Sunday, January 16, 2011

Bike test

You know what I like even less than 5+ hours of shoveling?  Doing a bike test on the trainer.

I was supposed to do this Thursday, and I gave it a halfhearted (more like half-a**ed) attempt and gave up because I had a sore throat, wasn't feeling well, had a hangnail. . .  you get the picture.  Thursday afternoon I took off for a meeting out in the Berkshires.  Friday morning I did a 45-minute easy run out there in the dark, on snowy roads.  It was beautiful and also sort of freaky, but I had to go early to get to my meeting before 8.  Saturday I finished up around noon and drove home, and later that afternoon I did the bike test while my husband made dinner.  My sore throat had morphed into a full-on mucusfest of a chest cold, but I just didn't care any more--I wanted it done.

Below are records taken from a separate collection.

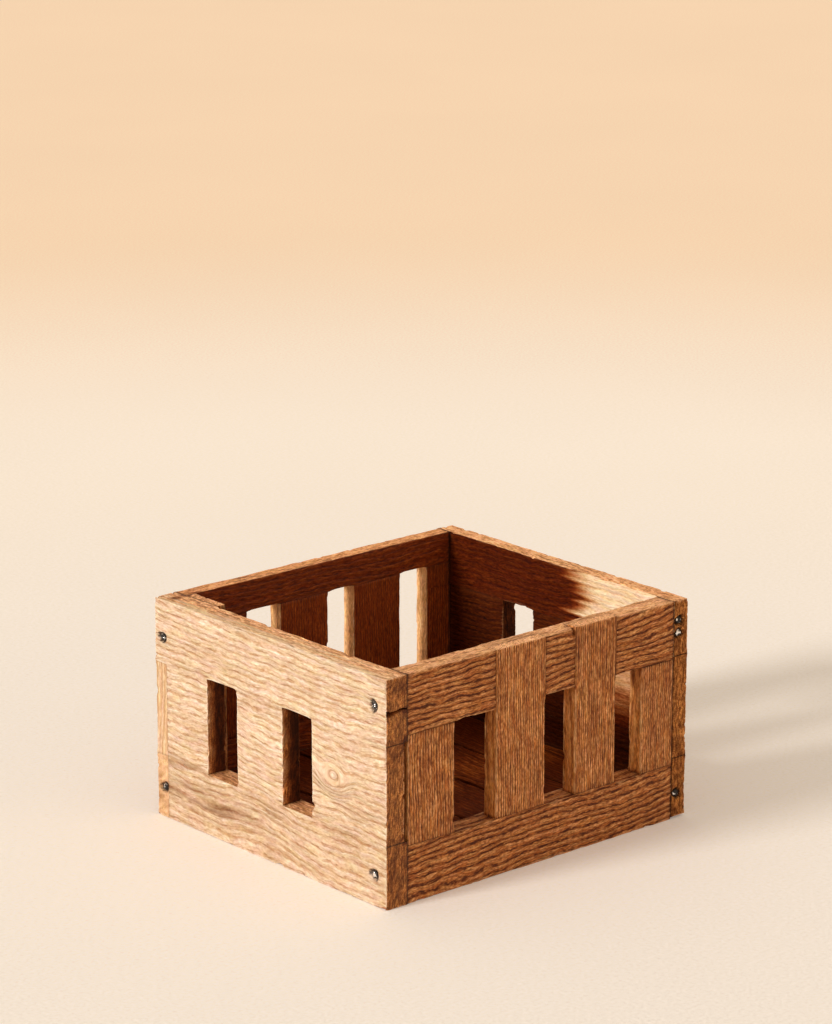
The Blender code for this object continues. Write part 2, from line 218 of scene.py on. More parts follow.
@dataclass(frozen=True)
class Brushing:
    """How far a board's surface is worn down, in mm: first the depths, then the sizes of what wears it."""

    ridge: float = 0.30
    fibre: float = 0.06
    swell: float = 0.10
    nick: float = 0.9
    patch: Triple = (16.0, 5.0, 7.0)
    fibre_reach: Triple = (7.0, 1.3, 1.3)
    swell_reach: Triple = (60.0, 22.0, 30.0)
    nick_reach: Triple = (9.0, 5.0, 5.0)
    nick_limit: float = 0.55
    nick_strip: float = 1.7
    seed: int = 11

    def sink(
        self, place: np.ndarray, rings: np.ndarray, edge: np.ndarray, joint: np.ndarray, end: np.ndarray
    ) -> np.ndarray:
        """Depth of each point below the unworn face.

        Each ring is a ridge that rises slowly and drops steeply into a groove, and is low on end grain.
        Fine fibres and a slow swell lower the rest, and nicks bite where a noise passes a limit close to
        an open edge.

        Args:
            place: points along the grain, out across the rings and into the board, in mm.
            rings: number of rings at each point.
            edge: distance from the nearest edge, in mm.
            joint: distance from the nearest neighbour, in mm.
            end: how far each point lies on end grain, from 0 to 1.

        Returns:
            The depths in mm.
        """
        share = rings - np.floor(rings)
        ridge = eased(share, 0.0, 0.55) * eased(share, 1.0, 0.74)
        height = 0.65 + 0.35 * Ripple(self.seed, self.patch).at(place)
        fibre = 0.5 + 0.5 * Ripple(self.seed + 1, self.fibre_reach).at(place)
        swell = 0.5 + 0.5 * Ripple(self.seed + 2, self.swell_reach).at(place)
        bite = np.clip(Ripple(self.seed + 3, self.nick_reach).at(place) - self.nick_limit, 0, None)
        near = np.exp(-((edge / self.nick_strip) ** 2)) * eased(joint, 0.8, 3.0)
        worn = 1 - ridge * np.clip(height, 0, 1)
        depth = self.ridge * (1 - 0.8 * end) * worn + self.fibre * fibre + self.swell * swell
        return np.clip(depth, 0, None) + self.nick * bite * near


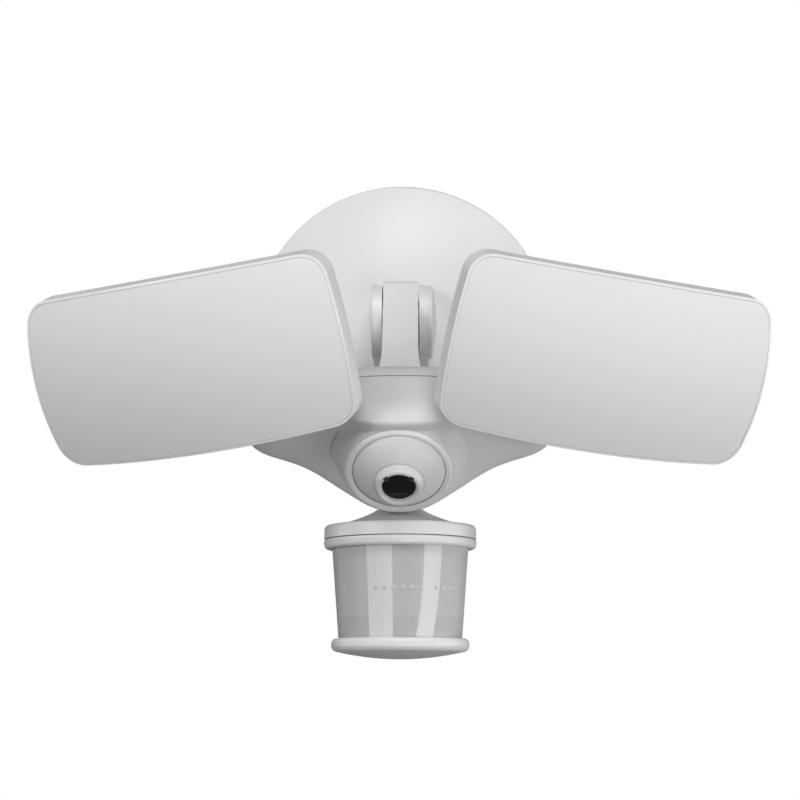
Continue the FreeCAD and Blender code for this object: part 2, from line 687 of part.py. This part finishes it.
def tilt_bolt(side):
    """Socket-head bolt through the knuckle with its nut."""
    kx = side * KNUCKLE.x
    shank = cyl(2.0, 17.0, V(kx - 9.0, KNUCKLE.y, KNUCKLE.z), V(1, 0, 0))
    head = cyl(3.8, 2.4, V(kx + 6.62, KNUCKLE.y, KNUCKLE.z), V(1, 0, 0))
    bolt = shank.fuse(head).cut(hexagon(2.5, 2, V(kx + 7.8, KNUCKLE.y, KNUCKLE.z), V(1, 0, 0)))
    nut = hexagon(7.0, 2.3, V(kx - 6.62, KNUCKLE.y, KNUCKLE.z), V(-1, 0, 0))
    nut = nut.cut(cyl(2.0, 20, V(kx - 14, KNUCKLE.y, KNUCKLE.z), V(1, 0, 0)))
    return Part.makeCompound([bolt, nut])


# ---- head swivels, in the body frame ----
def head_swivel(side):
    k = knuckle_world(side)
    axis = head_placement(side).Rotation.multVec(V(1, 0, 0))
    eye = cyl(6.2, 7.0, k - axis * 3.5, axis)
    neck = cyl(4.6, k.z - 1.0 - (SEAT_Z + 2.0), V(k.x, k.y, SEAT_Z + 2.0))
    neck = neck.common(stand(box(-20, 20, -20, 20, -3.3, 3.3), k, axis))
    base = turned([(0, 0.05), (7.6, 0.05), (8.0, 0.5, 1), (8.0, 1.2), (6.4, 3.0, 1), (4.4, 4.2), (0, 4.2)],
                  V(k.x, k.y, SEAT_Z))
    stem = cyl(5.0, 8.4, V(k.x, k.y, SEAT_Z - 8.3))
    body = base.fuse([stem, eye, neck])
    return body.cut(cyl(2.06, 20, k - axis * 10, axis))


def swivel_nut(side):
    k = knuckle_world(side)
    nut = hexagon(11.6, 3.2, V(k.x, k.y, SEAT_Z - 6.4), V(0, 0, 1))
    return nut.cut(cyl(5.0, 9, V(k.x, k.y, SEAT_Z - 9)))


def make_mount():
    export(mounting_bracket(), "mounting_bracket")
    export(wall_gasket(), "wall_gasket")
    export(canopy_cover(), "canopy_cover")
    export(canopy_screws(), "canopy_screws")
    export(ground_screw(), "ground_screw")
    export(hinge_bolt(), "hinge_bolt")
    export(hinge_nut(), "hinge_nut")
    export(hinge_washers(), "hinge_washers")
    export(hinge_cap(-1, 1.2), "hinge_cap_left")
    export(hinge_cap(1, 3.2), "hinge_cap_right")


def make_body():
    outer = body_form(0)
    inner = body_form(WALL)
    export(main_housing(outer, inner), "main_housing")
    export(top_cover(outer, inner), "top_cover")
    export(housing_seal(body_form(0.35)), "housing_seal")
    export(housing_screws(), "housing_screws")
    export(tilt_arm(), "tilt_arm")
    export(arm_screws(), "arm_screws")
    export(main_board(), "main_board")
    export(led_driver(), "led_driver")
    export(speaker(), "speaker")
    export(wifi_antenna(), "wifi_antenna")


def make_camera():
    export(camera_bezel(), "camera_bezel")
    export(camera_socket(), "camera_socket")
    export(camera_cross(), "camera_cross")
    export(camera_ball(), "camera_ball_front")
    export(camera_ball_rear(), "camera_ball_rear")
    export(lens_ring(), "lens_ring")
    export(lens_cover(), "lens_cover")
    export(lens_barrel(), "lens_barrel")
    export(lens_elements(), "lens_elements")
    export(sensor_board(), "image_sensor_board")


def make_motion_sensor():
    export(pir_swivel(), "pir_swivel")
    export(pir_swivel_nut(), "pir_swivel_nut")
    export(pir_top_cap(), "pir_top_cap")
    export(pir_pin(), "pir_tilt_pin")
    export(pir_ring(), "pir_ring")
    export(pir_lens(), "pir_fresnel_lens")
    export(pir_bottom_cap(), "pir_bottom_cap")
    export(pir_board(), "pir_board")
    export(pir_elements(), "pir_elements")
    export(pir_screws(), "pir_screws")


def make_head(side, name):
    pieces = {
        "frame": head_frame(), "diffuser": head_diffuser(), "gasket": head_gasket(),
        "back_casing": head_back(side), "led_board": head_board(), "leds": head_leds(),
        "board_screws": board_screws(), "tilt_bolt": tilt_bolt(side),
    }
    for piece, shape in pieces.items():
        shape.Placement = head_placement(side).multiply(shape.Placement)
        export(shape, name + "_" + piece)
    export(head_swivel(side), name + "_swivel")
    export(swivel_nut(side), name + "_swivel_nut")


os.makedirs("parts", exist_ok=True)
make_mount()
make_body()
make_camera()
make_motion_sensor()
make_head(-1, "left")
make_head(1, "right")
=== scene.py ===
import json
import math
import bmesh
import bpy
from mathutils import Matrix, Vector


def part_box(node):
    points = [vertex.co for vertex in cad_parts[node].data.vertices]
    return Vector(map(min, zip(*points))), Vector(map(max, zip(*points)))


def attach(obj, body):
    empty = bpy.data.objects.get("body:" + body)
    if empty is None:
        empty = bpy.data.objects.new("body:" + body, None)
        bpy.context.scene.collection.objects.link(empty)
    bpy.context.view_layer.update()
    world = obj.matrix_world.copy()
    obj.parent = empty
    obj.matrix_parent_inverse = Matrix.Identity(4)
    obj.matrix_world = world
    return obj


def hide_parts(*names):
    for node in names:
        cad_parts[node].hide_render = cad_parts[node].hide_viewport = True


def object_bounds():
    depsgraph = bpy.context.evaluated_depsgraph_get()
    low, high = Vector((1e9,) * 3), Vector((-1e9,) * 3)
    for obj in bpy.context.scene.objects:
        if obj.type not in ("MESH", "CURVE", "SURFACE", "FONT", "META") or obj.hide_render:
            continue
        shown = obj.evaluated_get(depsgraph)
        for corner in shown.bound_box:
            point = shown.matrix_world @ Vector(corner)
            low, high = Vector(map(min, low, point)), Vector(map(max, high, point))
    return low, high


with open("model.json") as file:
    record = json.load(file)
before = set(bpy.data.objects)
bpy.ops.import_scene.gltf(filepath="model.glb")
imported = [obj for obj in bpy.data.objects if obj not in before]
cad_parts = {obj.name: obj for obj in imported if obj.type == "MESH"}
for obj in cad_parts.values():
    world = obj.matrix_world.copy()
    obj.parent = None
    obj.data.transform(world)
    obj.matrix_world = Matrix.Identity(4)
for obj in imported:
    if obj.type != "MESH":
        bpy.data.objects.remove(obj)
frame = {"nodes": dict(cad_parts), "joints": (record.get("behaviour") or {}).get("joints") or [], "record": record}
cad_low, cad_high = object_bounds()
NODES = frame["nodes"]
MM = 0.001


# ---------- material building blocks ----------
def new_material(name):
    mat = bpy.data.materials.new(name)
    mat.use_nodes = True
    nt = mat.node_tree
    return mat, nt, nt.nodes["Principled BSDF"]


def noise(nt, scale, detail=3.0, rough=0.5):
    """Noise in object space, so its scale is in patches per metre."""
    coords = nt.nodes.new("ShaderNodeTexCoord")
    tex = nt.nodes.new("ShaderNodeTexNoise")
    tex.inputs["Scale"].default_value = scale
    tex.inputs["Detail"].default_value = detail
    tex.inputs["Roughness"].default_value = rough
    nt.links.new(coords.outputs["Object"], tex.inputs["Vector"])
    return tex.outputs["Fac"]


def remap(nt, cloud, out_low, out_high):
    """Stretch the middle of a noise, where nearly all of it lies, to the given range."""
    node = nt.nodes.new("ShaderNodeMapRange")
    node.inputs["From Min"].default_value = 0.3
    node.inputs["From Max"].default_value = 0.7
    node.inputs["To Min"].default_value = out_low
    node.inputs["To Max"].default_value = out_high
    nt.links.new(cloud, node.inputs["Value"])
    return node.outputs["Result"]


def tint(nt, value, dark, light):
    ramp = nt.nodes.new("ShaderNodeValToRGB")
    ramp.color_ramp.elements[0].color = (*dark, 1)
    ramp.color_ramp.elements[1].color = (*light, 1)
    nt.links.new(value, ramp.inputs["Fac"])
    return ramp.outputs["Color"]


def cloudy(nt, shader, cloud, dark, light, rough_low, rough_high):
    """Colour and roughness that drift together with a slow noise."""
    nt.links.new(tint(nt, cloud, dark, light), shader.inputs["Base Color"])
    nt.links.new(remap(nt, cloud, rough_low, rough_high), shader.inputs["Roughness"])


def bump(nt, shader, height, distance, strength):
    node = nt.nodes.new("ShaderNodeBump")
    node.inputs["Distance"].default_value = distance
    node.inputs["Strength"].default_value = strength
    nt.links.new(height, node.inputs["Height"])
    nt.links.new(node.outputs["Normal"], shader.inputs["Normal"])


def camera_rays_only(nt, seen_by_camera, seen_by_light, surface):
    """Show one shader to the camera and another to everything that is lit by it."""
    path = nt.nodes.new("ShaderNodeLightPath")
    mix = nt.nodes.new("ShaderNodeMixShader")
    nt.links.new(path.outputs["Is Camera Ray"], mix.inputs["Fac"])
    nt.links.new(seen_by_light, mix.inputs[1])
    nt.links.new(seen_by_camera, mix.inputs[2])
    nt.links.new(mix.outputs["Shader"], surface)


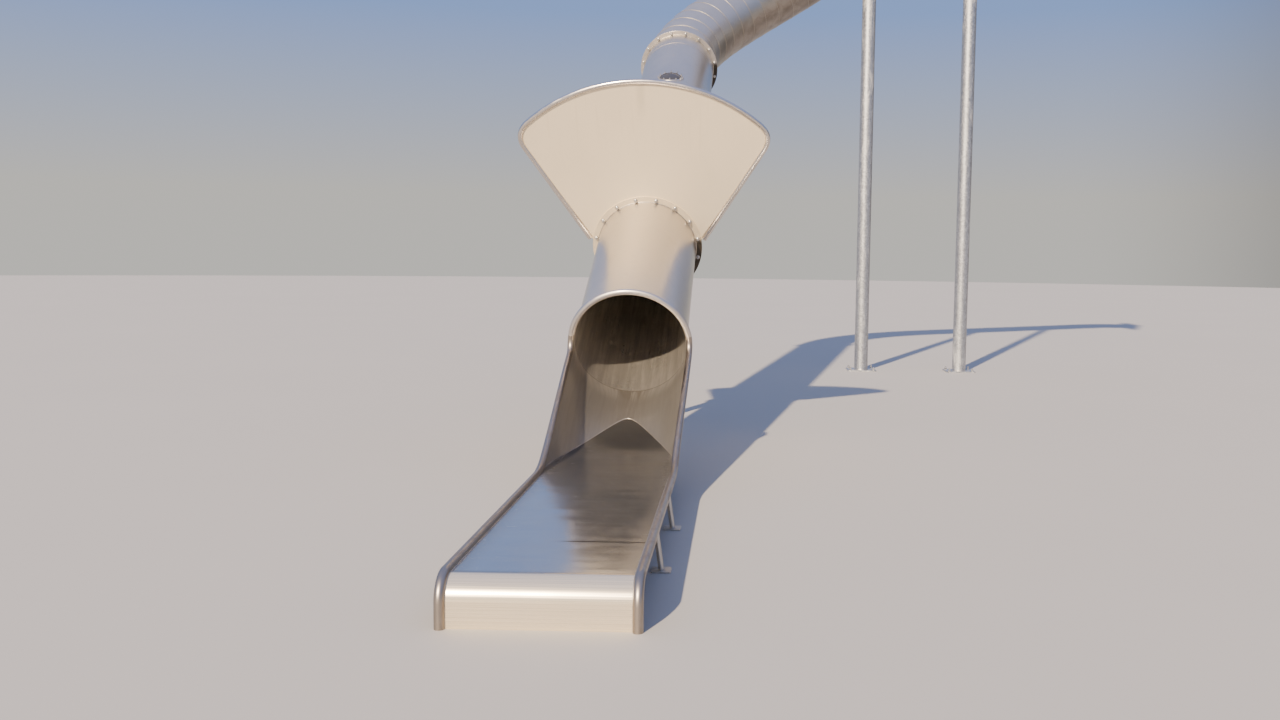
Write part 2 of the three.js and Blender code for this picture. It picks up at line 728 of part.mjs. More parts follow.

My bike test is a 10K (actually, 6.21 miles, because that's what I get from the course builder on the Computrainer), and the goal is to keep it at an effort that's all out but constant--so I fall apart into a heap of quivering jello just as I hit 6.21 miles.  The trick is the part from about 0.5 to 5.9 miles, where I already feel like quivering jello but must stay a coherent heap of quivering jello that is still seated on the bike, pedaling away.  Ideally with left and right legs that are roughly equivalent in their jellolike power output.

I really wanted to quit most of the time, but I kept telling myself I'd have to do it again anyway, and all I would be doing if I stopped would be increasing my total time of painful jellohood.  Here I am at about mile 4.8:


I don't even like jello, by the way.

So how did it go?  I averaged 1 watt more than the last time I did this test in April of 2010.  My HR moved steadily upward during the test, and I actually got it a little bit higher than I did last time around.  (I can't yet get my HR on the bike as high as I can running for any kind of sustained period.  By "sustained" I mean more than 1 second.  I think there is a technical term for this phenomenon, and it's called weak-a** biking legs.)  You could say, therefore, that I have made no progress on the bike since then.  But that would be unkind of you.  I choose to look at it this way: from mid-September on I did very little in the way of bike training, relatively speaking, and I have only a few easy (Zone 2 and below) trainer workouts under my belt* this winter.  I am therefore thrilled to find that I have not lost any bike fitness as a result of that.  This is my story, and I'm sticking to it.

*Technically, I almost never wear a belt, so it seems likely I'm storing those bike workouts somewhere else.